Est-ce que cette force de soutien à la Police nationale haïtienne (PNH) est suffisante face à des bandes criminelles de plus en plus organisées, qui ont un maillage très serré dans les quartiers, parfois même des complicités au sein de la PNH, à différents niveaux ?
C’est une question évidemment très légitime, et nous sommes obligés, nous aussi, de nous la poser. Mais quelle est l’alternative ? Pour l’instant, je n’en vois pas. Parce que faire en sorte de reconstruire une PNH qui soit mieux payée, mieux formée, plus intègre aussi parce qu’effectivement il y a des cas de corruption ou des cas d’infiltration. Mais ça prendra du temps et, aujourd’hui, nous n’avons pas le temps. Il y a une urgence à agir. Non pas pour venir en aide à telle personnalité ou à tel gouvernement, mais pour venir en aide à une population qui est excédée et épuisée.
Vous avez bon espoir que cette force d’appui à la PNH puisse être déployée en Haïti à court terme ?
Je n’ai pas d’informations précises à cet égard. J’observe simplement que la raison pour laquelle le Premier ministre haïtien est absent du pays aujourd’hui, c’est qu’il était au Kenya précisément pour signer un accord de coopération. Un accord qui permettrait de surmonter l’obstacle qui avait été établi par la Haute Cour de Nairobi pour le déploiement de cette force.
Les services consulaires de l’ambassade de France sont fermés au public depuis lundi. Combien de ressortissants français sont enregistrés en Haïti et quelles sont les recommandations de l’ambassade ?

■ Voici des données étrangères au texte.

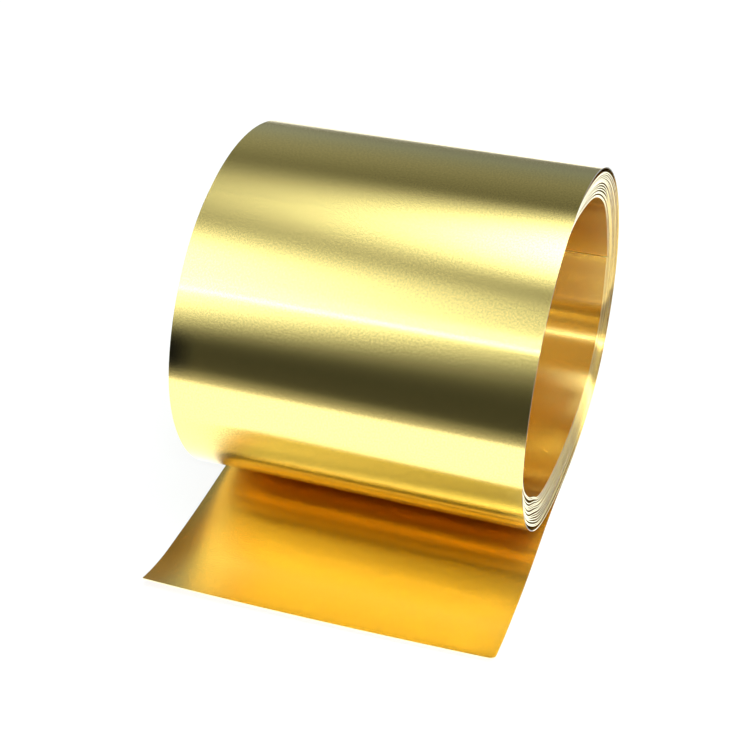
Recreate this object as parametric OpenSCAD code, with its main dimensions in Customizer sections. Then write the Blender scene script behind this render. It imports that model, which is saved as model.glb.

L’ambassade reste totalement mobilisée et envoie quotidiennement des consignes de sécurité et de prudence. La Communauté française, c’est 1 100 personnes aujourd’hui en Haïti. La consigne que je leur adresse, c’est de rester très prudents, de limiter leurs déplacements aux déplacements vraiment strictement essentiels et de rester à l’écoute des consignes de l’ambassade qui suit en temps réel la situation et qui est au contact de toutes les autorités sécuritaires du pays.